Nothing is more binding upon you than to seek God. If you go to market, seek Him. If you come home, seek Him. If you enter a tavern, seek Him. If the Angel of Death come to you, take care not to neglect the Seeking. Tell him, “Do thou thy work, I do mine.” . . . . If you be taken down to hell, you shall not neglect the Seeking. Say to the Angel of Hell, “Strike my useless personality with the whip of chastisement: I, on my part, tread the Path of Seeking”—so that the Work may go on. If you are taken up to Heaven, do not look to the hooris and palaces, but speed on the Way of Seeking. “Tho’ they offer me both the worlds, I will not have them without Thy Presence.”

The first stage on the Path of Seeking is Humility. The Great Ones say: ‘Humility is the messen­ger from God to man.’ Sown in the heart, it impels to God. Practised for some time, it turns into Courage. Masters unanimously hold that Love cannot put up save with the Courage of the Disciple. Practised for some time, Courage turns into Seek­ing. This Seeking is led by the Divine Will to the secrets of [the holy formula], “There is no God except Allah.” The drum of Seeking proclaims at the gate of the Divine Sanctuary, “He who seeks God obtains Him.” A cry resounds: “Let neither sky nor earth, heaven nor hell, hinder the Path of My Seekers, for they seek Me, and I am their Goal.” These are the steps on the ladder of human progress. Each pilgrim has his own stage, according to his aspiration.

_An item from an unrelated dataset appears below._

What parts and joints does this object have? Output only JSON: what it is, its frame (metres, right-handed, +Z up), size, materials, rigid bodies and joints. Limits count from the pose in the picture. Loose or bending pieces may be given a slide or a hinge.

The vigilant Seeker should kill out self-conceit and self-respect with asceticism and purification, transcend both the worlds, and be ready to lose his life. It is unlawful for him to aspire after anything in the universe. “One does not unite with the All, unless one parts with all.”

It is said:

When Adam was lodged in Paradise, the Law commanded him not to approach the Tree, while the Path dictated to him to turn away from all. Adam said unto himself. “This Paradise is full of wonders, and I am its lord. But my heart longs to visit the abode of sorrow: lordship will not serve my purpose.” A voice spoke to his spirit, “Adam, wilt thou remove to a foreign country?” “Yes,” answered Adam, “for I have something to do.” The voice said, “Do this work here.” Adam: “The other is more important.” The voice: “Here­tofore, Paradise and the angels have been thy ser­vants. Now thou shalt have to exchange the home of peace for the abode of condemnation, the crown for poverty, reputation for disgrace.” Adam: “I accept all these, and will proclaim my freedom throughout the universe.” So it cannot be said that Adam was deprived of Paradise, but rather that Paradise was deprived of Adam.—Letter 50.